I guess lots of drivers dropped their blocks Saturday due to rain and not so good weather. Anyone here grab those higher rate blocks?


----------



## Jayman (May 26, 2015)

I wish I could do Mundelein, but it's 1.5 hours away.


----------



## Prius13 (Mar 29, 2017)

Jayman said:


> I wish I could do Mundelein, but it's 1.5 hours away.

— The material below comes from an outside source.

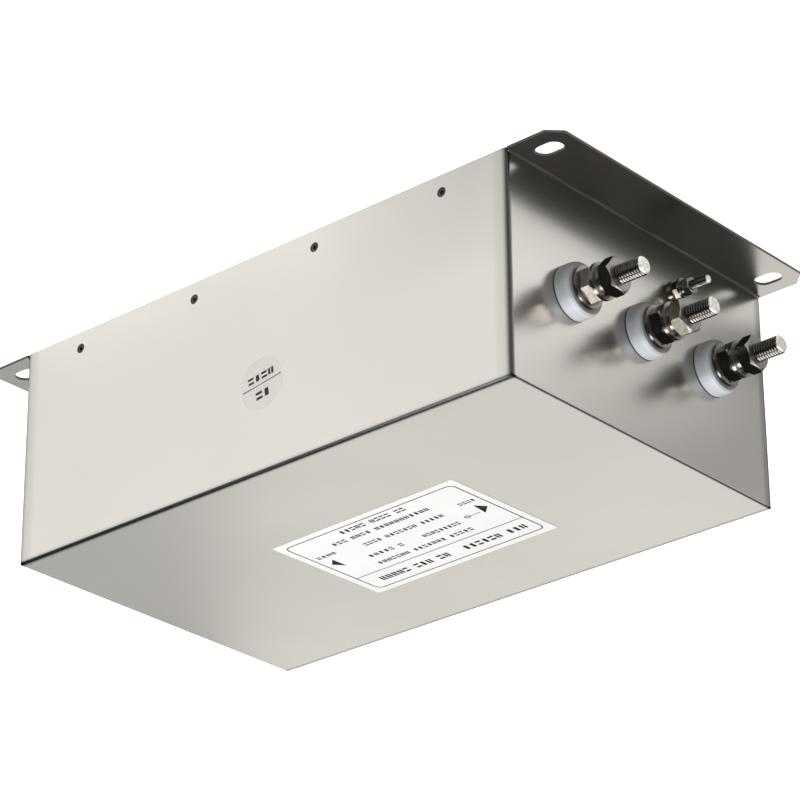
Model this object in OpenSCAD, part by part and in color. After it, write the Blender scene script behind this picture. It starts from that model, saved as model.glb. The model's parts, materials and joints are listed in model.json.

Am one hour away, I take it..


----------



## jester121 (Sep 6, 2016)

Just a week ago, you were saying this never happens around here... told ya so.


----------



## Shangsta (Aug 15, 2016)

Prius13 said:


> Am one hour away, I take it..


Is it worth it? With two hours of commute both ways I feel like that would negate the pay raise.


----------



## Solo1 (Apr 18, 2017)

I can't possibly see how driving an hour or so to a WH could be cost effective ... Especially if you then get a route that takes you even further from your home ... Are there really people driving 1.5 plus hours to a WH/FC


----------



## Behemoth (Jan 26, 2015)

Solo1 said:


> I can't possibly see how driving an hour or so to a WH could be cost effective ... Especially if you then get a route that takes you even further from your home ... Are there really people driving 1.5 plus hours to a WH/FC


I'm 18 min away without traffic. 40 min in heavy traffic.


----------



## jester121 (Sep 6, 2016)

It's a Prius, that negates all maths related to time, distance, or profitability.


----------



## Solo1 (Apr 18, 2017)

jester121 said:


> It's a Prius, that negates all maths related to time, distance, or profitability.


Electric cars are the difference makers, Fa Sho


----------



## Shangsta (Aug 15, 2016)

jester121 said:


> It's a Prius, that negates all maths related to time, distance, or profitability.


Agree it saves money.

However time is valuable in the gig economy. If I have to drive 2 hours to a 4 hour block for 100 bucks it's 6 hours for 100 dollars. (16.67)

Or going 15 minutes each way and doing a block for 72. 4.5 hours at 72 dollars is (16)

Is it really profitable?


----------